Another note, you might not see the same status on all WAC machines when you inspect the health status for each machine. WAC machines are not constantly talking to each other, it may take a while before the synchronize. You can always log in to each and every WAC machine and run the following cmdlet to get the actual value of that specific machine:
Repairing an Office Web Apps Farm
There is a PowerShell cmdlet in Office Web Apps 2013 that is called
Repair-OfficeWebAppsFarm. This command is sounding way better than it actually is. It will not repair anything, it will remove all Unhealthy servers, and nothing more. So unless you have fixed the issues mentioned above, you will have no WAC machines after running that cmdlet. Just a tip…

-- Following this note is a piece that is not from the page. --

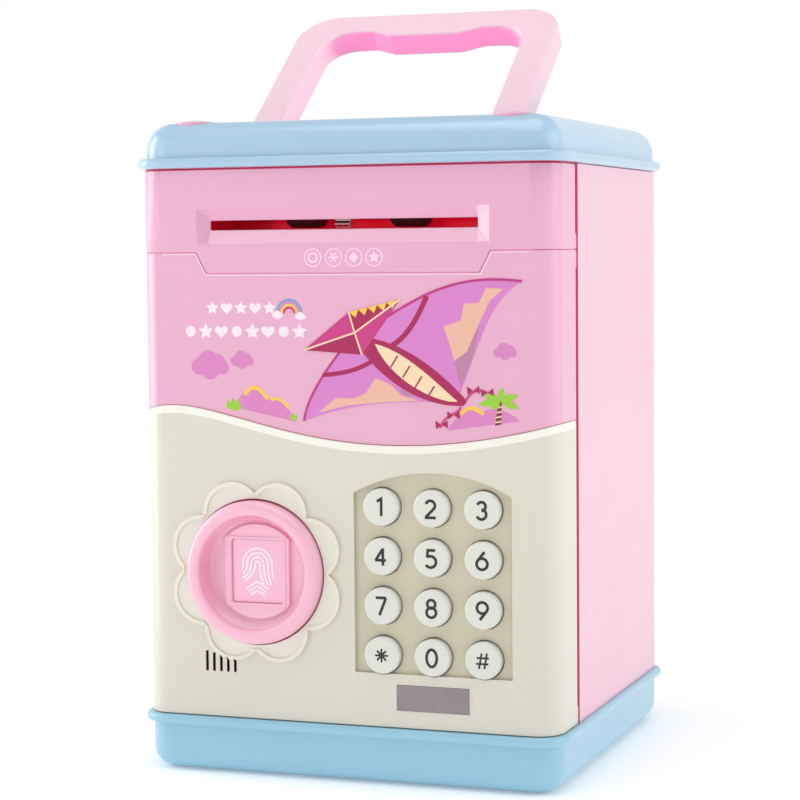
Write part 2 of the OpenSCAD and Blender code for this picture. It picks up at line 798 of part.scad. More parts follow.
module door_screws() color(steel) for (p = concat(cream_bosses, pink_bosses))
    translate([p[0], cover_y - 1, p[1]]) rotate([-90, 0, 0]) screw_down(1.2, 10, 2.4, 0.95);

module keypad_board() color(board_green) difference() {
    forward(board_y, board_y - board_t) span([1.5, 22.8], [53.4, 95]);
    for (p = board_posts) rod_y(p[0], p[1], 1.2, 0, -80);
}

module key_membrane() color([0.85, 0.85, 0.87]) {
    y = board_y - board_t;
    forward(y, y - membrane_t) span([3, 32], [52.4, 89.5]);
}

module led_window() color([0.70, 0.63, 0.68]) {
    forward(front_y + 1.15, front_y - 0.1)
        span([window[0] + 0.1, window[1] + 0.1], [window[2] - 0.1, window[3] - 0.1]);
}

module status_leds() for (i = [0:1]) color(i == 0 ? "red" : "lime")
    translate([22 + 11 * i, board_y - board_t, 26.3]) rotate([90, 0, 0]) {
        cylinder(r = 1.9, h = 0.8);
        cylinder(r = 1.5, h = 2.2);
        translate([0, 0, 2.2]) sphere(1.5);
    }

module speaker() color(dark) translate([speaker_x, -56.3, speaker_z]) rotate([-90, 0, 0]) rotate_extrude() {
    square([14, 1.4]);
    polygon([[0, 0], [13, 0], [13, 1.4], [8.4, 5], [0, 5]]);
}

module speaker_magnet() color(steel) rod_y(speaker_x, speaker_z, 8, -46.2, -51.3);

module control_board() color(board_green) difference() {
    forward(-47.5, -49.1) span([-50, 110], [46, 140]);
    rod_y(-6, 112, 3.5, 0, -80);
}

module board_parts() {
    color(dark) forward(-49.1, -50.7) span([-12, 120], [6, 132]);
    color(dark) forward(-49.1, -54) span([20, 118], [30, 128]);
    color(steel) for (x = [-40, -32, -24]) rod_y(x, 124, 2.5, -49.1, -55.5);
}

module lock_solenoid() color(steel) difference() {
    block([knob_x - 10, plunger_y - 5.2, 80], [knob_x + 10, plunger_y + 5.2, 97]);
    rod_z(knob_x, plunger_y, plunger_r + fit, 70, 100);
    for (sx = [-1, 1])
        block([knob_x + sx * 10 - 1.5, plunger_y - 10, 83], [knob_x + sx * 10 + 1.5, plunger_y + 10, 94]);
}

module lock_plunger() color(steel) {
    rod_z(knob_x, plunger_y, plunger_r, knob_z + disc_r + 0.6, 97.5);
    rod_z(knob_x, plunger_y, plunger_r + 1.2, 77.6, 78.8);
}

// ---------------------------------------------------------------- knob and lock

module knob() color(pink) difference() {
    translate([knob_x, 0, knob_z]) rotate([90, 0, 0]) {
        rotate_extrude($fn = 96) {
            // round rim standing proud of the door
            difference() {
                union() {
                    span([0, 58.9], [knob_r, 63.9]);
                    translate([knob_r - 2.6, 63.9]) circle(2.6);
                    span([0, 63.5], [knob_r - 2.6, 66.5]);
                }
                // dish
                polygon([[0, dish_floor], [dish_r - 2.8, dish_floor], [dish_r - 1.4, dish_floor + 0.8],
                    [dish_r, 63.8], [dish_r, 65.7], [dish_r + 0.25, 66.25], [dish_r + 0.8, 66.5],
                    [dish_r + 0.8, 70], [0, 70]]);
            }
            span([0, 35.5], [spindle_r, 60]);
        }
        // raised land round the pad, level across the dish
        translate([0, 0, dish_floor - 0.1]) linear_extrude(1.5) intersection() {
            circle(dish_r - 3);
            square([20.4, 50], center = true);
        }
    }
    forward(-59.55, -70) translate([knob_x, knob_z]) round_rect(16.4, 19, 1);
    rod_y(knob_x, knob_z, 1.5 + fit, -55, -70);
    rod_y(knob_x, knob_z, 0.9, -30, -42);
}

module fingerprint_pad() color(pale_pink) {
    forward(-60.2, -60.9) translate([knob_x, knob_z]) round_rect(16, 18.6, 0.8);
    rod_y(knob_x, knob_z, 1.5, -56.5, -60.5);
}

module lock_disc() color(white) difference() {
    rod_y(knob_x, knob_z, disc_r, disc_y, disc_y - disc_t);
    for (a = [0, 90]) forward(0, -80) translate([knob_x, knob_z]) rotate(a)
        span([notch_floor, -notch_w / 2], [disc_r + 2, notch_w / 2]);
    rod_y(knob_x, knob_z, spindle_r, 0, -80);
}

module latch_tongue() color(steel) difference() {
    forward(tongue_y, tongue_y - tongue_t) translate([knob_x, knob_z]) {
        circle(7);
        span([-4.5, 0], [4.5, tongue_len - 4.5]);
        translate([0, tongue_len - 4.5]) circle(4.5);
    }
    rod_y(knob_x, knob_z, spindle_r, -35.5, -80);
    rod_y(knob_x, knob_z, 1.1, 0, -80);
}

module tongue_screw() color(steel)
    translate([knob_x, tongue_y, knob_z]) rotate([-90, 0, 0]) screw_down(0.85, 5.5, 2.2, 1.4);

// ---------------------------------------------------------------- keys

// One round key with its retaining flange and foot
module key(i) color(white) {
    col = i % 3;
    row = floor(i / 3);
    translate([key_x0 + col * key_pitch_x, key_back, key_z0 - row * key_pitch_z])
        rotate([90, 0, 0]) rotate_extrude() {
            h = key_back - key_front;
            square([key_r, h - 0.8]);
            square([key_r - 0.8, h]);
            translate([key_r - 0.8, h - 0.8]) circle(0.8);
            translate([0, -0.8]) square([key_flange_r, 0.8]);
            translate([0, -key_foot]) square([2.5, 0.4]);
        }
}

base_tray();
battery_box();
battery_cover();
battery_cells();
battery_contacts();
battery_cover_screw();
chamber_floor();
base_screws();
body_shell();
strike_plate();
upper_front_panel();
feeder_housing();
feeder_screws();
feeder_motor();
motor_pulley();
roller_shaft();
feed_rollers();
shaft_pulley();
drive_belt();
bill_switch();
switch_lever();
bill_flap();
lid();
lid_screws();
screw_caps();
handle_pins();
handle();
hinge_pins();
door_front();
door_print_panel();
door_back_cover();
door_screws();
keypad_board();
key_membrane();
led_window();
status_leds();
speaker();
speaker_magnet();
control_board();
board_parts();
lock_solenoid();
lock_plunger();
knob();
lock_disc();
latch_tongue();
tongue_screw();
fingerprint_pad();
key(0);  // key_1
key(1);  // key_2
key(2);  // key_3
key(3);  // key_4
key(4);  // key_5
key(5);  // key_6
key(6);  // key_7
key(7);  // key_8
key(8);  // key_9
key(9);  // key_star
key(10);  // key_0
key(11);  // key_hash
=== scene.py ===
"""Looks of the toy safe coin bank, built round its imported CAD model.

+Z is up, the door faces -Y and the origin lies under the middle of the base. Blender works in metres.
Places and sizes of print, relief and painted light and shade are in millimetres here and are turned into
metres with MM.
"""

import math
from collections import defaultdict

import bmesh
import bpy
from mathutils import Matrix, Vector


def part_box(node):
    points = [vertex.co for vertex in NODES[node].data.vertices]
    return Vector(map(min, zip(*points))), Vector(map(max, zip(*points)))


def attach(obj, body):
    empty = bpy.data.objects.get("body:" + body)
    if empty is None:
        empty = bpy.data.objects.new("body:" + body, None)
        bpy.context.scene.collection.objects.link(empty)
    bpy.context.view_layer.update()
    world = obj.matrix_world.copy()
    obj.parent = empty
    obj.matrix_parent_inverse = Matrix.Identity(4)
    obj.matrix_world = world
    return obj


MM = 0.001
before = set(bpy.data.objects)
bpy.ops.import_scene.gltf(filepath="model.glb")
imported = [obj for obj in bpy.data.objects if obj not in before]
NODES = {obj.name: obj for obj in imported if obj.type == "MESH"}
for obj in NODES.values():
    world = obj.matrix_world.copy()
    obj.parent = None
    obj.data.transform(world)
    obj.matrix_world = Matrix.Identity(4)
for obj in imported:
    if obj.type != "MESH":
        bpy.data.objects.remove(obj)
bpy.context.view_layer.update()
scene = bpy.context.scene


# ------------------------------------------------------------------ places in mm, from the frame

def box_mm(node):
    """Lowest and highest corner of a CAD node in mm, to a micrometre."""
    return [[round(c / MM, 3) for c in corner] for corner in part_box(node)]


def middle(node):
    """Middle (x, z) of a CAD node seen from the front."""
    low, high = box_mm(node)
    return (low[0] + high[0]) / 2, (low[2] + high[2]) / 2


def half_size(node):
    """Half the width and half the height of a CAD node."""
    low, high = box_mm(node)
    return (high[0] - low[0]) / 2, (high[2] - low[2]) / 2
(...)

Having an Healthy Office Web Apps Server 2013 farm is important. You should constantly monitor the Health status of each and every Office Web Apps Server machine, and if found Unhealthy fix it. Most likely you don’t have a valid certificate for your Office Web Apps Server 2013, one that contains the load balanced name and all the individual server names, and thus you will always have an Unhealthy farm. Get a new certificate for it, so that you can properly monitor the farm.